**What to do:**
The first line to copy is the one with "pillow_place *= Location((0, 0, 0), (-PILLOW_LEAN, 0, 0))"; the last is the one with "points = [vertex.co". Copy each line in that range exactly, leaving out all others.

--- Begin Recorded information ---

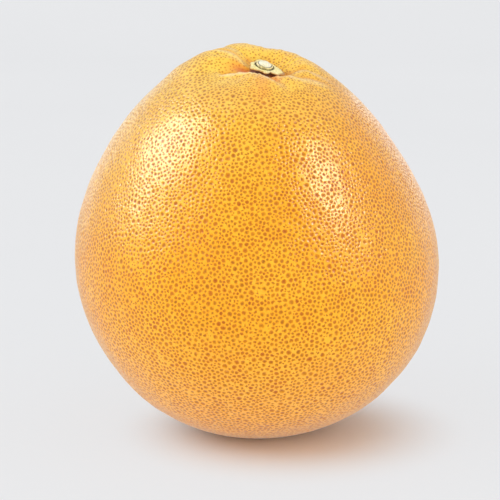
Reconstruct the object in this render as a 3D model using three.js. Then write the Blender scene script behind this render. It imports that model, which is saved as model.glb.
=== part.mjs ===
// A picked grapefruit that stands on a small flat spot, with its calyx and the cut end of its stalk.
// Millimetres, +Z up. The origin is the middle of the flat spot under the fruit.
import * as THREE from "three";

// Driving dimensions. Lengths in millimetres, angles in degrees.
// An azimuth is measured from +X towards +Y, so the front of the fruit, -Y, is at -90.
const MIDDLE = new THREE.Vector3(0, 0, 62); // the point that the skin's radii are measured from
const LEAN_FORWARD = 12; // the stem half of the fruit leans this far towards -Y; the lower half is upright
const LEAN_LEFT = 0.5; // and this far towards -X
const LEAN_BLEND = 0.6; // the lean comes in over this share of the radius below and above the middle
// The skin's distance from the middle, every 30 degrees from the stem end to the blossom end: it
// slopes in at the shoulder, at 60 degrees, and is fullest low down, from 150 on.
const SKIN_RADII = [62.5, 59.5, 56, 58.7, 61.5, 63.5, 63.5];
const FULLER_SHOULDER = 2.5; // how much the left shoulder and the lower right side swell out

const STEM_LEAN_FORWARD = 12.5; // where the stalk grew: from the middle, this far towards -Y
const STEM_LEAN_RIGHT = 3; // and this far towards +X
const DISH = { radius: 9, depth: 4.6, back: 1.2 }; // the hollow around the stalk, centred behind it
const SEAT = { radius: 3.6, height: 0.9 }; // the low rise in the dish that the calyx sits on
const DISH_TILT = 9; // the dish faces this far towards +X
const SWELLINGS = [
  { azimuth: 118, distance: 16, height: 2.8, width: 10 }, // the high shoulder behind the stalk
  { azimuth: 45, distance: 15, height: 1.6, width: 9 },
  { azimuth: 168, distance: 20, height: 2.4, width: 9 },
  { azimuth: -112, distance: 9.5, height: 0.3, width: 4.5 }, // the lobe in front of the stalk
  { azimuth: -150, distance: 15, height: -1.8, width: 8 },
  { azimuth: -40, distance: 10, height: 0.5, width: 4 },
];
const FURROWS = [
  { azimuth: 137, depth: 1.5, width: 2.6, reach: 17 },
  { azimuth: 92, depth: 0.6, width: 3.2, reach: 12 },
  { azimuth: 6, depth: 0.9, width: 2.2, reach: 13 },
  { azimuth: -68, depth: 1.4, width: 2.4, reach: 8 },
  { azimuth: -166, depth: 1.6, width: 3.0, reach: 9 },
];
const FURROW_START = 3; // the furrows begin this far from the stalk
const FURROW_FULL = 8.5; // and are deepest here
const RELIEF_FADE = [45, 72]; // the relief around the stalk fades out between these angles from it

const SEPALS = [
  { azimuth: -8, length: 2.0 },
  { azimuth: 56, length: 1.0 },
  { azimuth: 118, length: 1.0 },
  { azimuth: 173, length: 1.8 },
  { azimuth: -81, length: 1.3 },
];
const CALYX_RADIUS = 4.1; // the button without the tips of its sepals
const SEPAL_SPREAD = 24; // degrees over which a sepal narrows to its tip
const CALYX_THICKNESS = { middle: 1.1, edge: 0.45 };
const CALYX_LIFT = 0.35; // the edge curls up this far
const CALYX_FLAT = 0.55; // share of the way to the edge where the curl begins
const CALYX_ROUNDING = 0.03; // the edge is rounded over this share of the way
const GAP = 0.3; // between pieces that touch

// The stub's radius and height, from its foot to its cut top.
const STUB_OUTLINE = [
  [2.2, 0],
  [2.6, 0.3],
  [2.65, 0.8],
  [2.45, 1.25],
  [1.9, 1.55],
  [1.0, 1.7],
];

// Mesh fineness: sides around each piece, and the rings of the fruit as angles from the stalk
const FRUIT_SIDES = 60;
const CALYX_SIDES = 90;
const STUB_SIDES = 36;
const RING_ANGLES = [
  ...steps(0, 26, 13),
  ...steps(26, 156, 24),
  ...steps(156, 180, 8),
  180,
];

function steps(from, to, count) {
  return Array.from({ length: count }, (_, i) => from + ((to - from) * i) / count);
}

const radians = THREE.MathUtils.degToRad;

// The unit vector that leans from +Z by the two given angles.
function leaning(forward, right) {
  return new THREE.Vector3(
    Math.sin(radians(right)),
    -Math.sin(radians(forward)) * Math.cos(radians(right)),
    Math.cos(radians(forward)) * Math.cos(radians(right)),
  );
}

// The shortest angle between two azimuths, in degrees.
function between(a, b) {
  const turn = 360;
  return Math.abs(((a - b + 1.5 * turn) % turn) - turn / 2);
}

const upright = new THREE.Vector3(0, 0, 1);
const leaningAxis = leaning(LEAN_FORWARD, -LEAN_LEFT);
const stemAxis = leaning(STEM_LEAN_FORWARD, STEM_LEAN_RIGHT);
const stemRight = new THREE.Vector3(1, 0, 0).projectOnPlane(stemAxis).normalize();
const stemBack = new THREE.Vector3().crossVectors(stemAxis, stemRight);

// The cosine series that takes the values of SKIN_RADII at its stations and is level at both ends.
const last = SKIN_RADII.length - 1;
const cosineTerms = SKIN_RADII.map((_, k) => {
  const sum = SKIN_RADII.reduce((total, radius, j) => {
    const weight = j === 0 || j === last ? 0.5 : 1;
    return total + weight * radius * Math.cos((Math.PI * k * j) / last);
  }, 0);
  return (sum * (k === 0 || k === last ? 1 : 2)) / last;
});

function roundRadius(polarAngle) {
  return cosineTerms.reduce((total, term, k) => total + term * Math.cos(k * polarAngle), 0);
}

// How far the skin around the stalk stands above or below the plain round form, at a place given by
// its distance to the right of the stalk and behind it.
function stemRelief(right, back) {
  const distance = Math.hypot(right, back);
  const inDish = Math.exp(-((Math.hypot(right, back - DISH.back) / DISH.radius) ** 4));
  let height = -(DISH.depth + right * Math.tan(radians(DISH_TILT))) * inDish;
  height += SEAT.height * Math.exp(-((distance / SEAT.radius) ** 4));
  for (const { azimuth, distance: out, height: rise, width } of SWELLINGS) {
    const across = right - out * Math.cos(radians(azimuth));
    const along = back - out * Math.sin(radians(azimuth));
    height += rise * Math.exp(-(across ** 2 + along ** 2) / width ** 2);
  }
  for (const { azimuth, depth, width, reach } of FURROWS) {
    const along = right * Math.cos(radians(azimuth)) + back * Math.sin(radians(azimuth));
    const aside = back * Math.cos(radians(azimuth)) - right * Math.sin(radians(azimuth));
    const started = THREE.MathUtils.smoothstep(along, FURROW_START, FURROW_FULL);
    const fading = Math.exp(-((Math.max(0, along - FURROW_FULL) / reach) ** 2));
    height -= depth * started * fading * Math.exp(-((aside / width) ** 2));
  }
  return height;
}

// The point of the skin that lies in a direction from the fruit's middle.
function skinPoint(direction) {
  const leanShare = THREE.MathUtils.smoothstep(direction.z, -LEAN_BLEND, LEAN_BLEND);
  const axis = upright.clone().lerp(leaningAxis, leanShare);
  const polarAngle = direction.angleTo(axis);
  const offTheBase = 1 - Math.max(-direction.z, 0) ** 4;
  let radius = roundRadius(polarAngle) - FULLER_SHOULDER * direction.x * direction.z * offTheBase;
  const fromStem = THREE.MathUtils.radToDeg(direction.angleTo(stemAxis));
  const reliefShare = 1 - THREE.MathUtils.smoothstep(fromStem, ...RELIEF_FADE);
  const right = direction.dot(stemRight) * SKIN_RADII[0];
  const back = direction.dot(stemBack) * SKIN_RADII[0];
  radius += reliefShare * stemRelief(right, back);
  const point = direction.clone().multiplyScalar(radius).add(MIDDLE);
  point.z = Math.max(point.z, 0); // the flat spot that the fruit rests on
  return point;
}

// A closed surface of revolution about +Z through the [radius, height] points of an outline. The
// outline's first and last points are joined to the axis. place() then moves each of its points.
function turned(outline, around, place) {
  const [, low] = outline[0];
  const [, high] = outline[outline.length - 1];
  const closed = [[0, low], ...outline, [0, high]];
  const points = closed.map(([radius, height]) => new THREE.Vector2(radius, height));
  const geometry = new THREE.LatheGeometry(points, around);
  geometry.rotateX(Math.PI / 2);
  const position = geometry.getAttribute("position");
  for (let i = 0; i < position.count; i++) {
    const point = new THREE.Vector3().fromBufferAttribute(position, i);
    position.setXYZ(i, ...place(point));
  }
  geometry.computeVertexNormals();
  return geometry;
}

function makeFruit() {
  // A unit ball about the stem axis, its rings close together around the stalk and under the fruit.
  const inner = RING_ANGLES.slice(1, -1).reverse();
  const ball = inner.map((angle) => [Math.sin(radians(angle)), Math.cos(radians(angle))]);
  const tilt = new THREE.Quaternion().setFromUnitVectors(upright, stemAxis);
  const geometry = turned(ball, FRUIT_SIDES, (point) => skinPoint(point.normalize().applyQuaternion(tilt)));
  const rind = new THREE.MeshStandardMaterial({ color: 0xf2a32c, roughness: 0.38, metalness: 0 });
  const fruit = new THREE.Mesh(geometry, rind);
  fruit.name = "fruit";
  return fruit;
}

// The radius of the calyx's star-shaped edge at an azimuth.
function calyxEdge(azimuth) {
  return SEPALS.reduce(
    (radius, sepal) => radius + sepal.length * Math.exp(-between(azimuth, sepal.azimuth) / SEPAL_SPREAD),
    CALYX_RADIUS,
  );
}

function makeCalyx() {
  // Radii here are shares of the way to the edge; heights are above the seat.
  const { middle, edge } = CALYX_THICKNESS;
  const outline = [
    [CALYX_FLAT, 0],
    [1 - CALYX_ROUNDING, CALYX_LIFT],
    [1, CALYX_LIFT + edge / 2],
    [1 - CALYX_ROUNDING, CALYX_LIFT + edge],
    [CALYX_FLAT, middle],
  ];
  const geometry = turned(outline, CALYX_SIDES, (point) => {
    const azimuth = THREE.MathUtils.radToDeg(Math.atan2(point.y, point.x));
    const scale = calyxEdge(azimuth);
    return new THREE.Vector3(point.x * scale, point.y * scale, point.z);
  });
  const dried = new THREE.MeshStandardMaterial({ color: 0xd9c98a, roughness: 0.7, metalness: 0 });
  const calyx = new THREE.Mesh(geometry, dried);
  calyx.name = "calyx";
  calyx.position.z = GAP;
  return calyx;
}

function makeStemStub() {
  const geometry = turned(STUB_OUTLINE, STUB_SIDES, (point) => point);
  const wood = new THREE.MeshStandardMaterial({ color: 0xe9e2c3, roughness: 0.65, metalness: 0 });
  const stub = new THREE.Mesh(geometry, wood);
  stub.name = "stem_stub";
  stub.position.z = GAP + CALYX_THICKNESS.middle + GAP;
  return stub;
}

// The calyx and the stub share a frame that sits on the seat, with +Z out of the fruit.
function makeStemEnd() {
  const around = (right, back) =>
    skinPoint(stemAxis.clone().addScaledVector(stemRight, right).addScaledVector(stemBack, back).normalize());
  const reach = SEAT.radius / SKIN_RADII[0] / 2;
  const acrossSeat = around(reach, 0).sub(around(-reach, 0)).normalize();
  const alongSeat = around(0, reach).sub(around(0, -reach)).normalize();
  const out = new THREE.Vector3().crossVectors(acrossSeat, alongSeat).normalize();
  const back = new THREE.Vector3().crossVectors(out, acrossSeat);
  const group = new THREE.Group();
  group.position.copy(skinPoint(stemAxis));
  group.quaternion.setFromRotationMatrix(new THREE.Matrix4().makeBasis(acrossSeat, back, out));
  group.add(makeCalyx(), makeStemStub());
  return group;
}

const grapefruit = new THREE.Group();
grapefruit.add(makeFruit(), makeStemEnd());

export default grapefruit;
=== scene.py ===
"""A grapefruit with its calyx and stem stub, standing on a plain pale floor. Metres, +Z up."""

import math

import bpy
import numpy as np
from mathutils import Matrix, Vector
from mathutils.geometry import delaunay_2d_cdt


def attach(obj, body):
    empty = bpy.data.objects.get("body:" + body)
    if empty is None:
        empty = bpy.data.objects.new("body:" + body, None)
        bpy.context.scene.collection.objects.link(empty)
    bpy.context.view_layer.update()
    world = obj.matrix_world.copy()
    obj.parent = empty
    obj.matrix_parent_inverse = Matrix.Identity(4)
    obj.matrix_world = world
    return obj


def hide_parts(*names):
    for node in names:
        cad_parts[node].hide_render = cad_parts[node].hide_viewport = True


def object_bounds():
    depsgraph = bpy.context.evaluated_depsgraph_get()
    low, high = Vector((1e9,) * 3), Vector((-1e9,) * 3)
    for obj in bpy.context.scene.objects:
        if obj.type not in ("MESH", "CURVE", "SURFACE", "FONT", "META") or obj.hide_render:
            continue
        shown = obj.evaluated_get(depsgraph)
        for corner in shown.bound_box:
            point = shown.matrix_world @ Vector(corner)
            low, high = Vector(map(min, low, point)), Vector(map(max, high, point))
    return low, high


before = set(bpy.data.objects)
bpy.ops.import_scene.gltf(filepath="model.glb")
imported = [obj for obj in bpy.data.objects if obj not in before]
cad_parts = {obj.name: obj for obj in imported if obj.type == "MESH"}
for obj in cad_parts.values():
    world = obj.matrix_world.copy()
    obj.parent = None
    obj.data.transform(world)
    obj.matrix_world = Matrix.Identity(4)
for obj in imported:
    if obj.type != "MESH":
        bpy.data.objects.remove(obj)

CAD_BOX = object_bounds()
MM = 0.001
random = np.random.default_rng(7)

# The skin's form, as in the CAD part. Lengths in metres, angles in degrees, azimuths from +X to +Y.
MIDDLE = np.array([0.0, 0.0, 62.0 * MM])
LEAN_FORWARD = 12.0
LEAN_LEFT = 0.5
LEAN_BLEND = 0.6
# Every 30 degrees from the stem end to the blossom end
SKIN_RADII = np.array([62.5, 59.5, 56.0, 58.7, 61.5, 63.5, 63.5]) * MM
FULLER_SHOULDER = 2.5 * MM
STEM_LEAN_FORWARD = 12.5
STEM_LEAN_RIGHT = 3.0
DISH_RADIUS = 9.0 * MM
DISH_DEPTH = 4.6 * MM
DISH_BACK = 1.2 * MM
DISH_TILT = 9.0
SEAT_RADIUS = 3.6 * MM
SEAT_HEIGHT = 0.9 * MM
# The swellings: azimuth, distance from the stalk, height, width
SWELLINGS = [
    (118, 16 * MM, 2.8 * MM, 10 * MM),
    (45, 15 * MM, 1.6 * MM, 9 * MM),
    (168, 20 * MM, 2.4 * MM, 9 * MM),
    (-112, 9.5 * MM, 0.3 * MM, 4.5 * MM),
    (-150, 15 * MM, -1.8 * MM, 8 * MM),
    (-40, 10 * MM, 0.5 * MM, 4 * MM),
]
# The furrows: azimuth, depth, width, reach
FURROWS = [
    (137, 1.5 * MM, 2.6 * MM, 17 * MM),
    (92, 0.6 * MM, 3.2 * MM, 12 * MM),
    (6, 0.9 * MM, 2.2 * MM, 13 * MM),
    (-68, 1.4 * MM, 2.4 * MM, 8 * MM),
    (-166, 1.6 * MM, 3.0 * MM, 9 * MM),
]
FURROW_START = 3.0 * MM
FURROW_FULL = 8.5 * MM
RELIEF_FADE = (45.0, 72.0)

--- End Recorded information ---
--- Begin Recorded information ---

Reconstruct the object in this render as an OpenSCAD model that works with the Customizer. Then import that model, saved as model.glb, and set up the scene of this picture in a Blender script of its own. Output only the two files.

--- End Recorded information ---
--- Begin Recorded information ---

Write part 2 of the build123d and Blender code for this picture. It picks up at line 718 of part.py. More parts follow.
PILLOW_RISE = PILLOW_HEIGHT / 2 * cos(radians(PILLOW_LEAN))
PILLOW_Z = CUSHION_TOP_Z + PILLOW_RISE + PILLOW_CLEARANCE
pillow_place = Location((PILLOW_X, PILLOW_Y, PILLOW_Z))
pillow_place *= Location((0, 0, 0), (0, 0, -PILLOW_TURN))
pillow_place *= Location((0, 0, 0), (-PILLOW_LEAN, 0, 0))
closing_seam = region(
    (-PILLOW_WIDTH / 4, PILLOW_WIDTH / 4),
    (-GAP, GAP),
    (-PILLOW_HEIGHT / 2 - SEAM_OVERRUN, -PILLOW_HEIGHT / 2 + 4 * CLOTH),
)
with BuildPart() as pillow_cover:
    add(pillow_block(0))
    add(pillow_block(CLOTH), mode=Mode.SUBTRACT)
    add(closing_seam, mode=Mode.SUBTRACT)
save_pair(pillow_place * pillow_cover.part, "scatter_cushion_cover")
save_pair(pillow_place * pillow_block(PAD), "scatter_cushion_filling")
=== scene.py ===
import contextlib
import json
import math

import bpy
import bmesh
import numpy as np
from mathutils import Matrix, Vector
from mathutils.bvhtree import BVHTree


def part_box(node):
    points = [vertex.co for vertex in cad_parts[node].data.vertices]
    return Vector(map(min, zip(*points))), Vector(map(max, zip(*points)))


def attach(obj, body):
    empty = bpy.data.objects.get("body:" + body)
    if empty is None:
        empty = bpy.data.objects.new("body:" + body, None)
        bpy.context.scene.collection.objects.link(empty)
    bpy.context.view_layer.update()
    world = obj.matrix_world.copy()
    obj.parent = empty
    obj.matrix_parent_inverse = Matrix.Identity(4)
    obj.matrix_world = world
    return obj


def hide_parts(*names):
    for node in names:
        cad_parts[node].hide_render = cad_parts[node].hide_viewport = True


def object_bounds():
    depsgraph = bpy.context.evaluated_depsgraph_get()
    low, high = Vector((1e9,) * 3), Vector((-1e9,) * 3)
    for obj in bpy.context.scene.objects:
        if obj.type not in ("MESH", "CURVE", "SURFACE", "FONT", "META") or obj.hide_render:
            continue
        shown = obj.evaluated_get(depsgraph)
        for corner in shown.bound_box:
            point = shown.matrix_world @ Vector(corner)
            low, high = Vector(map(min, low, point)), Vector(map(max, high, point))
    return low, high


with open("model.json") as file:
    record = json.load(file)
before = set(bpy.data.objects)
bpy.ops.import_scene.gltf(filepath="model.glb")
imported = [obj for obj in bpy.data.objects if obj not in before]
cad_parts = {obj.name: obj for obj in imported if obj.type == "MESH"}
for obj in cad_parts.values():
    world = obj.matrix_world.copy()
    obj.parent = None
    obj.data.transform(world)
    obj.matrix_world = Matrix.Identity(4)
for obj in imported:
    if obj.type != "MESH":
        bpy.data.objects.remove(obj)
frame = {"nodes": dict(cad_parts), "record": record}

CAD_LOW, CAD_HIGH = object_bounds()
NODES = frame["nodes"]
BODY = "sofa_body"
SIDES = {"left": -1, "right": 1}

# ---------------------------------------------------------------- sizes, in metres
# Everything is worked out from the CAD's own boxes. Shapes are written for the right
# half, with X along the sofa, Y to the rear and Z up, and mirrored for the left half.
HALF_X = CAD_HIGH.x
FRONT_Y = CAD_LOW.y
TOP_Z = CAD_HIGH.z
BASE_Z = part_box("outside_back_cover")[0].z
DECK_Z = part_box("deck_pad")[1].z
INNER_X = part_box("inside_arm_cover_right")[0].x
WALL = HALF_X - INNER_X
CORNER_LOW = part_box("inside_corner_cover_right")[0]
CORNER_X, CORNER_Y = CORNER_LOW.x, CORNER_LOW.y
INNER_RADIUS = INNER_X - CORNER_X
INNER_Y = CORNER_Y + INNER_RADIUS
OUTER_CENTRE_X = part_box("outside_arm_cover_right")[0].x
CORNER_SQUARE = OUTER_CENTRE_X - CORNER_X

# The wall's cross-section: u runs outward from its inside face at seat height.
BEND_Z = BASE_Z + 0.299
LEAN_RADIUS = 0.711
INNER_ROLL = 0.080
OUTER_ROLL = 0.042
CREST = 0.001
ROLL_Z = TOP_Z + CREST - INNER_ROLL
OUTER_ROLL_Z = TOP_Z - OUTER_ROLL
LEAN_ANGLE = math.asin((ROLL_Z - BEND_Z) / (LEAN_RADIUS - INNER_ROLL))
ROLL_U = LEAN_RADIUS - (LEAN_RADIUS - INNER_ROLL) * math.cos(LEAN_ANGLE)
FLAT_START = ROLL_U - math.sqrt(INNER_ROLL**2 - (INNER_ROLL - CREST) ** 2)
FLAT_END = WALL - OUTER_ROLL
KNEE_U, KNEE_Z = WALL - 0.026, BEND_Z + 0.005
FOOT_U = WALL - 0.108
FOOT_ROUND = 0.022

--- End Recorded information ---

**Answer to the exercise:**
pillow_place *= Location((0, 0, 0), (-PILLOW_LEAN, 0, 0))
closing_seam = region(
    (-PILLOW_WIDTH / 4, PILLOW_WIDTH / 4),
    (-GAP, GAP),
    (-PILLOW_HEIGHT / 2 - SEAM_OVERRUN, -PILLOW_HEIGHT / 2 + 4 * CLOTH),
)
with BuildPart() as pillow_cover:
    add(pillow_block(0))
    add(pillow_block(CLOTH), mode=Mode.SUBTRACT)
    add(closing_seam, mode=Mode.SUBTRACT)
save_pair(pillow_place * pillow_cover.part, "scatter_cushion_cover")
save_pair(pillow_place * pillow_block(PAD), "scatter_cushion_filling")
=== scene.py ===
import contextlib
import json
import math

import bpy
import bmesh
import numpy as np
from mathutils import Matrix, Vector
from mathutils.bvhtree import BVHTree


def part_box(node):
    points = [vertex.co for vertex in cad_parts[node].data.vertices]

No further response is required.